The good news for Toronto is that ever-so-slowly DeRozan is beginning to look like himself. After shooting just 6-of-34 in his last three games back DeRozan’s game-high 25 points on 14 shots — and in particularly his 10 trips to the free-throw line to go along with six rebounds, four assists and two steals against no turnovers — suggests that he’s getting closer to mid-season shape after his unscheduled break.
He credits a solo Saturday night spent on the ACC practice court for getting him back on track.
“I just wanted to go out there and be aggressive. I came in last night and got some work in, working on my rhythm, working on a lot of in-game shots, just trying to find a rhythm,” DeRozan said.
“Yesterday I really felt the most comfortable I’ve been since I’ve been back. I think tonight was the first time, every time I got in transition I pushed it. I was kind of timid doing it a few games before.
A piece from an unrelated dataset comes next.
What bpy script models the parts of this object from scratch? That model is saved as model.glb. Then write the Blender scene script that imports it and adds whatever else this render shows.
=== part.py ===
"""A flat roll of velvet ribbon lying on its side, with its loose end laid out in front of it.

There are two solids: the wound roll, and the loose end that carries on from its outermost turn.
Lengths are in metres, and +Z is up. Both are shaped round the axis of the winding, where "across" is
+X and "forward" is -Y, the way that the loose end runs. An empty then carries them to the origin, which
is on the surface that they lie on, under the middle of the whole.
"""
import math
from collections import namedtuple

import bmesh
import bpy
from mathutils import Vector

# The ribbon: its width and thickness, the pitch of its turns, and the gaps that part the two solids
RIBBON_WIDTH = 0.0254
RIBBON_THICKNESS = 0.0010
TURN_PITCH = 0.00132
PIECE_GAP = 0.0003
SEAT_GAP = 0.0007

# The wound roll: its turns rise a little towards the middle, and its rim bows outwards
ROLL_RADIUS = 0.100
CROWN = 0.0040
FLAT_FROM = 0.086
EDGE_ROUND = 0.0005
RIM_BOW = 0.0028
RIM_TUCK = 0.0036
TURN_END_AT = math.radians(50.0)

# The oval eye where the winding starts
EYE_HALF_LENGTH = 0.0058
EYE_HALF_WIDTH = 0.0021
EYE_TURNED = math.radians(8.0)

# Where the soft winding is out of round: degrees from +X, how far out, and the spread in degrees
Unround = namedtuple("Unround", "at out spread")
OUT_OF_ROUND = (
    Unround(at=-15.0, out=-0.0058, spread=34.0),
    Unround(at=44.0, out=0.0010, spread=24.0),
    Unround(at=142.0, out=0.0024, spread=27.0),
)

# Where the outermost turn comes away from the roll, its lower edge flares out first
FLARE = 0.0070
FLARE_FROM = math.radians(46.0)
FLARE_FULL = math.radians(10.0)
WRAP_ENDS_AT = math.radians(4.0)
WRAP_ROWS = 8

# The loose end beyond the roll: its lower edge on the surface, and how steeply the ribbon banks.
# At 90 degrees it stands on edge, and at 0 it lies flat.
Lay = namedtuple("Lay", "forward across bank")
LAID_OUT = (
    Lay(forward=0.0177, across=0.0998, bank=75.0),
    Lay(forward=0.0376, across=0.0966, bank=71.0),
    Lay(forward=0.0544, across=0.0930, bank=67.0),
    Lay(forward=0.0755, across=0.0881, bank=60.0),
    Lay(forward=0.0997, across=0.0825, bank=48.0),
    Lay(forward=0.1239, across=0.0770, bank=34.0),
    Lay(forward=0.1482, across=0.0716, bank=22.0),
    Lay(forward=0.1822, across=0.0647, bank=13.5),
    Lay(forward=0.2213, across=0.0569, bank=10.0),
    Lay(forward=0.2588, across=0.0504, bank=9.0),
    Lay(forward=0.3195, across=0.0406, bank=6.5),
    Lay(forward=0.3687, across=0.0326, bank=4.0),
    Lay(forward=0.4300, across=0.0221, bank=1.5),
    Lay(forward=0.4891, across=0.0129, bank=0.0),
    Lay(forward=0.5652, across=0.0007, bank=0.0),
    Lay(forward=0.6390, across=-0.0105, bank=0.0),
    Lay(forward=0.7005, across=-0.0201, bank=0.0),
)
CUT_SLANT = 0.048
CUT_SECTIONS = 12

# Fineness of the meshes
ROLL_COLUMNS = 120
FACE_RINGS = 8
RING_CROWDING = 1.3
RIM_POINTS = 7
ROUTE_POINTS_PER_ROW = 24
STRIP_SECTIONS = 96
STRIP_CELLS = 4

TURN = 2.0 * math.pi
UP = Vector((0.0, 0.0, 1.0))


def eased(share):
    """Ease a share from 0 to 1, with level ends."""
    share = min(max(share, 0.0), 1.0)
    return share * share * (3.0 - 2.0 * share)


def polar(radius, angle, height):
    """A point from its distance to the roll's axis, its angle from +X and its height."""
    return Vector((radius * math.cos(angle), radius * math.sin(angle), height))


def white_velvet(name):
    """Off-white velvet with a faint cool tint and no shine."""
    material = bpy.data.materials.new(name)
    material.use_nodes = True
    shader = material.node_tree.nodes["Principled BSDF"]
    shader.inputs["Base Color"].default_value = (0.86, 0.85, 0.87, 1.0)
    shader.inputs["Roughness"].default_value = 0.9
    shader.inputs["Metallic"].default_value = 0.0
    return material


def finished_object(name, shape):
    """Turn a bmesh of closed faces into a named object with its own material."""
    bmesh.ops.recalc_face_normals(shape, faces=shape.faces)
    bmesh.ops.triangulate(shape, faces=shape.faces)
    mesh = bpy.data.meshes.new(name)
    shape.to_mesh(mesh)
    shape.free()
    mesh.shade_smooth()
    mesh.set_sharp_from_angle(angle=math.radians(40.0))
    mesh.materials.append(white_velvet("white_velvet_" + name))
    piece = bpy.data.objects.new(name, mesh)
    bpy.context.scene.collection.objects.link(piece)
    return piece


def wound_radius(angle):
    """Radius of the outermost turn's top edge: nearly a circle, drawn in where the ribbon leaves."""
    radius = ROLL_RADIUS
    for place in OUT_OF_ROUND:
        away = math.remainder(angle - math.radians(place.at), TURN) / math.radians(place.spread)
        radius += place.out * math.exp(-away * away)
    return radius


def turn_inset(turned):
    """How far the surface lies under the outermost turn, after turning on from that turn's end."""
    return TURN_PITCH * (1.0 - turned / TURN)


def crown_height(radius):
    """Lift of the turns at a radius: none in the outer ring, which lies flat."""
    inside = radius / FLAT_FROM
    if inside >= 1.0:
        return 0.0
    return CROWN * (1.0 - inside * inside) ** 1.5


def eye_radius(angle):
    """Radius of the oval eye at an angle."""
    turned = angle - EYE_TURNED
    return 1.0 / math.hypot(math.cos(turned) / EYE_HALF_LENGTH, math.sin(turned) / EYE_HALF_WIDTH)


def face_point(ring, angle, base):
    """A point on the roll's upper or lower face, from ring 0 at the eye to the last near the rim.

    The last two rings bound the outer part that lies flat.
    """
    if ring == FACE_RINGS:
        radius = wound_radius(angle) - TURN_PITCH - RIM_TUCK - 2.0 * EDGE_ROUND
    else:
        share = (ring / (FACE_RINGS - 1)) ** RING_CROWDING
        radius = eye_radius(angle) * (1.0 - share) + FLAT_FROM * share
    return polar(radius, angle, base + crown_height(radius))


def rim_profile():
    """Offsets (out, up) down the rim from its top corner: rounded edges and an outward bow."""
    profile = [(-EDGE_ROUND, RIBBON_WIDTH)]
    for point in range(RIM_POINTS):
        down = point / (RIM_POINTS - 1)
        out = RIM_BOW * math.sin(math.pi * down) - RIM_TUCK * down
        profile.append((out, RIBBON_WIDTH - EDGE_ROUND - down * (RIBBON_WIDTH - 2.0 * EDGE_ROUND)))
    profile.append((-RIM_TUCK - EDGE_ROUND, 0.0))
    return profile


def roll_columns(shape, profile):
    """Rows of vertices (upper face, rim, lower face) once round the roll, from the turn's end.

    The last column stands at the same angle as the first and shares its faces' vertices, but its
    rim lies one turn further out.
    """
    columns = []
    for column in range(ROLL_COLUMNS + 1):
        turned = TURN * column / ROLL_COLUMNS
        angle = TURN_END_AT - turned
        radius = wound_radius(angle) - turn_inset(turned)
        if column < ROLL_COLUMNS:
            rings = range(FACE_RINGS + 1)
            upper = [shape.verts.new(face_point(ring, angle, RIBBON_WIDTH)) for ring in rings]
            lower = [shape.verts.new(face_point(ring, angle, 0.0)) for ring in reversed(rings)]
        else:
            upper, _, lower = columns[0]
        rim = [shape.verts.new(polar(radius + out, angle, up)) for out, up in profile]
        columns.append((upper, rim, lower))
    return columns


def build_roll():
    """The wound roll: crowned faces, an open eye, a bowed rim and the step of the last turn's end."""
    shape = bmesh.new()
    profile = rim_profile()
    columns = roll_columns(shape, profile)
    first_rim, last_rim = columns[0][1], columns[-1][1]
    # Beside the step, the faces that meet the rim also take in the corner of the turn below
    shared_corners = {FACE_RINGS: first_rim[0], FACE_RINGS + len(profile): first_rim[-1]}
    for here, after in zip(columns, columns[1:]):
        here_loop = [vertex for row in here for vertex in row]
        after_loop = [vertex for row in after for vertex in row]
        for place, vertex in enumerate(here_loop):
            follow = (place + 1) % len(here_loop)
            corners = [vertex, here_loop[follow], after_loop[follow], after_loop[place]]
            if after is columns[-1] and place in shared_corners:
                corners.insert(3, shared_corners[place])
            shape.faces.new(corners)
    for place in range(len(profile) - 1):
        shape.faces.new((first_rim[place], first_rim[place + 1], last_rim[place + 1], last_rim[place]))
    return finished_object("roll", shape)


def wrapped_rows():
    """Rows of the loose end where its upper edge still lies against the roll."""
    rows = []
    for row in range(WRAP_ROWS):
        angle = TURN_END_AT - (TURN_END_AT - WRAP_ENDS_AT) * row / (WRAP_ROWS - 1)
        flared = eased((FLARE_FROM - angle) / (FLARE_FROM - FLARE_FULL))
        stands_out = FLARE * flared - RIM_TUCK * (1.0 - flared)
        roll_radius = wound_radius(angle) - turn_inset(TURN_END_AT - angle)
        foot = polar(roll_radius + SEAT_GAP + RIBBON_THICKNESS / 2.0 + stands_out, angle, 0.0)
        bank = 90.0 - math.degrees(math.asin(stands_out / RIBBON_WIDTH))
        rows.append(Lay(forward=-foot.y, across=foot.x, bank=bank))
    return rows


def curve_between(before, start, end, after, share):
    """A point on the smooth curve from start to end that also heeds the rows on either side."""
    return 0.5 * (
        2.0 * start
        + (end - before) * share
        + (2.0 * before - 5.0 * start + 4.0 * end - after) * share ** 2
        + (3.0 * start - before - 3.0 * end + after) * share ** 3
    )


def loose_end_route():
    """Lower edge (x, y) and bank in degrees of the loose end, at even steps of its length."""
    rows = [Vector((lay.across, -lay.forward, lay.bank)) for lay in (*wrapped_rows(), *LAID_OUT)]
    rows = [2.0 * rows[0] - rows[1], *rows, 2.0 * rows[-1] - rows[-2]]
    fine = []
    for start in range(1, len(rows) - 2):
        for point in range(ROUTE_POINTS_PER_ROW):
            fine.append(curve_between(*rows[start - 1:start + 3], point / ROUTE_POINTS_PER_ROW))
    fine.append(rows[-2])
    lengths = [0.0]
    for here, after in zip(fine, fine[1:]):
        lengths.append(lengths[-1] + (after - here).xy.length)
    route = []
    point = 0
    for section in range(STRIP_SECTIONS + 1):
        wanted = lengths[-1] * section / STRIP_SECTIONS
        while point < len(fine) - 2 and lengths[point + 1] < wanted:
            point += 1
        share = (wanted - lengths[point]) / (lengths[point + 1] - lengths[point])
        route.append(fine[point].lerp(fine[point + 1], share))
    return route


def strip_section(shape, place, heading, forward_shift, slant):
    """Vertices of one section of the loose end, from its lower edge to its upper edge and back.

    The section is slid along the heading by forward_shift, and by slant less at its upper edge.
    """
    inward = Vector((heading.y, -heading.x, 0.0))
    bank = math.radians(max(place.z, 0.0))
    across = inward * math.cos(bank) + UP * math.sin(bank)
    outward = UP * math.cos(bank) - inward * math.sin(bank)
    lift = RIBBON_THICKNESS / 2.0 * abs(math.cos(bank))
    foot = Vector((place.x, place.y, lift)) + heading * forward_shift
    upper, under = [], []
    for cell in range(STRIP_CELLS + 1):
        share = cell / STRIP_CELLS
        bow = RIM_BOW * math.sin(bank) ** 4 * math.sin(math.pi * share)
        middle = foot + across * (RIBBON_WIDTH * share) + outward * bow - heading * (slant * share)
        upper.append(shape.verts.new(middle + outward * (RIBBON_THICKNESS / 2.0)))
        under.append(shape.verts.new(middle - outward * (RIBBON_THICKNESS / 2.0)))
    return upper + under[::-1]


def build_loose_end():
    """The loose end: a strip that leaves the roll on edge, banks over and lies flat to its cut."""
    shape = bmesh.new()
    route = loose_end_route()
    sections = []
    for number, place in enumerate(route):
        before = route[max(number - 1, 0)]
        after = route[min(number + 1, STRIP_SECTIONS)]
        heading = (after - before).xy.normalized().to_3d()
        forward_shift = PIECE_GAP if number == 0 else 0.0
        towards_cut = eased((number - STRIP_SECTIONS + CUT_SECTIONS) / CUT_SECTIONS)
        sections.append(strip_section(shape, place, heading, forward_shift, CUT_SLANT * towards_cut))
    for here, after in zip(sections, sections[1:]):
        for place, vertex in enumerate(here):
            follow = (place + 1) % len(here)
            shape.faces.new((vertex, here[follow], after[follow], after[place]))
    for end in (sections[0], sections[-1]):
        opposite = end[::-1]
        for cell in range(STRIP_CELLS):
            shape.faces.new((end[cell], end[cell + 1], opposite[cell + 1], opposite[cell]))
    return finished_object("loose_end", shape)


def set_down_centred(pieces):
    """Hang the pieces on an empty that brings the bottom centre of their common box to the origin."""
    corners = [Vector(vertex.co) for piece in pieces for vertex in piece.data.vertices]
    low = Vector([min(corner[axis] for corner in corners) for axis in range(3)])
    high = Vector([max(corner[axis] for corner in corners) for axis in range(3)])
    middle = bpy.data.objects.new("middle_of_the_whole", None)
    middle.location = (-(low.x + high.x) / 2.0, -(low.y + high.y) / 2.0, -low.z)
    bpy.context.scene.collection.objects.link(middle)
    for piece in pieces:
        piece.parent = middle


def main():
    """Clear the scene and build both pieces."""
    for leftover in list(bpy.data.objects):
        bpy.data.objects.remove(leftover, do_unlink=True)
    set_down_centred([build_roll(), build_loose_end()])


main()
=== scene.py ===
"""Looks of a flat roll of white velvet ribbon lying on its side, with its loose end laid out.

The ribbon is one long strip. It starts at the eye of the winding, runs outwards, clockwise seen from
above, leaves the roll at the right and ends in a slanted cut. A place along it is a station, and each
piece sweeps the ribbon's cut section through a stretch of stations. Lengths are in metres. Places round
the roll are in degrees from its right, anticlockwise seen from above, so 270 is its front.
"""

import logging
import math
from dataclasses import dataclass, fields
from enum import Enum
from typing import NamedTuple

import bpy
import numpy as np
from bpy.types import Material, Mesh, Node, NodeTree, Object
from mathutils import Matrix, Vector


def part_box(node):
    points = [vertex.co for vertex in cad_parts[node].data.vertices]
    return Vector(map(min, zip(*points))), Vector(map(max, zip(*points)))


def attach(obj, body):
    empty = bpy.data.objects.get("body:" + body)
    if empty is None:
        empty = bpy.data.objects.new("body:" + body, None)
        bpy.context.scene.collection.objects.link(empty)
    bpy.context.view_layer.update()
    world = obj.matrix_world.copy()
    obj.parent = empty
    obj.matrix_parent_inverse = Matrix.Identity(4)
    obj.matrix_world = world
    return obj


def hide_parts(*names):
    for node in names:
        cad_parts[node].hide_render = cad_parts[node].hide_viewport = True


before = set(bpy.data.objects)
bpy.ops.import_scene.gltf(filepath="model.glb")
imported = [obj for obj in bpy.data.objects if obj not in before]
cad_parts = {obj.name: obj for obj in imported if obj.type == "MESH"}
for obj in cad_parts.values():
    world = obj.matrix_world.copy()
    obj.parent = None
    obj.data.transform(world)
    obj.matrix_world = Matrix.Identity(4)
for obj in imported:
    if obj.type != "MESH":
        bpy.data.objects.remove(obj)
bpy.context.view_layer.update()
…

Every single day I feel more comfortable and better.”
He showed it with a twisting turn-around on the baseline that pushed the Raptors lead to eight with 1:29 left, that went along with four trips to the foul line in the last 3:30.
It was the kind of play the Raptors have been desperate for late in games.
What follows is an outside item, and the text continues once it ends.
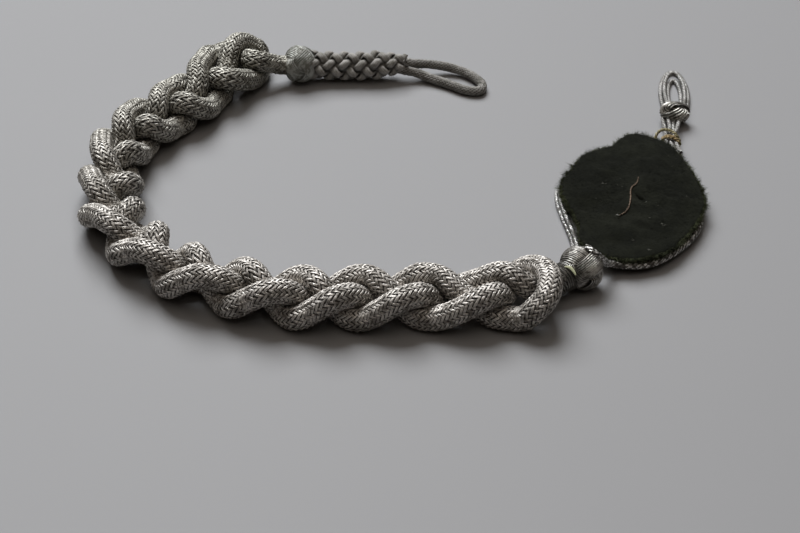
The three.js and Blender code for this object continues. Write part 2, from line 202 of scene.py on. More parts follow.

For a little perspective, all the Raptors needed to do was look at the visiting Pistons bench and stare into the void left by the season-ending Achilles tendon tear suffered Saturday by Brandon Jennings, a friend of DeRozan’s from Los Angeles.
DeRozan was watching the Pistons play against Milwaukee in the Raptors dressing room before his late-night workout when he saw his friend go down, writhing in pain.
DeRozan was shaken a day later. “I missed six weeks, I can’t imagine missing six or nine months. I just felt bad.”
Perhaps not as badly as Pistons coach Stan Van Gundy who sounded like a guy trying to make the best of having discovered he’d left a winning lottery ticket in the laundry.
“Its difficult. Last night we were all a little down, but then you wake up the next morning and you have another game to get ready for, You don’t have time to feel sorry for yourself, doesn’t matter if you’re coach, player or whatever, you get ready,” Van Gundy said.
“Look, you go into a season, you’re counting on everyone on your roster. I say that every year and most guys roll their eyes but my experience has been that virtually everyone on your roster gets their opportunity at some point. That’s why you stay ready.”
The Pistons started 5-23 and are now 12-5 since they waived veteran Josh Smith and handed the reins to Jennings who averaged 20.9 points and 7.2 assists per game during the month of January, reflective of the longest stretch of sustained elite play in his career. A period that included both a rare 24 point, 21 assist outing last week – the first 20 point, 20 assist game in the NBA in five years – and a 34-point, 10 assist dismantling of the Raptors at the ACC on January 12th.
He’s gone for the year and the Pistons will have to figure it out if they want to make the playoffs in the East, which is still eminently possible.
The Raptors – touch wood – can plan on moving forward with a full roster.
Not that they don’t have their issues, containing point guards among them.
The Raptors proved that it wasn’t just Jennings who was capable of shredding them as the Pistons’ D.J. Augustin – who was waived by Toronto last year after the Rudy Gay trade – lit them up for a career-high 35 points and eight assists.
But despite that blemish and the fact the Raptors allowed Detroit to pull within two with 10 seconds left after leading by 11 with eight minutes to play, the Raptors are showing signs of getting over the rough patch that most teams inevitably hit in an 82-game season.
There was DeRozan’s return to form, another strong outing by Jonas Valancuinas — who again proved a match for the Pistons big-man tandem of Greg Monroe and Andre Drummond. There were signs of life for Terrence Ross and all-star point guard Kyle Lowry was fine to take a back seat and orchestrate to the tune of 11 points and eight assists against only one turnover.
The Raptors may have let Augustin run wild and shown some slippage late in the game, but for head coach Dwane Casey the good outweighed the bad.
“It’s the defensive approach that you’re always thinking about as a coach,” Casey said. “Until those last few possessions I thought our defensive intensity was decent, we’ve had it the last couple of weeks and I knew our offense was going to come around.”
It’s too early for Casey or anyone else to say that for the worst is over for the Raptors. But they have three more games this week against sub-.500 opponents to build on their recovery. They have their star back, in DeRozan – something the Pistons can’t look forward to as it relates to Jennings,
The Raptors have had their hot start and may be emerging from their challenging middle with the pieces in place to build for a push towards the end.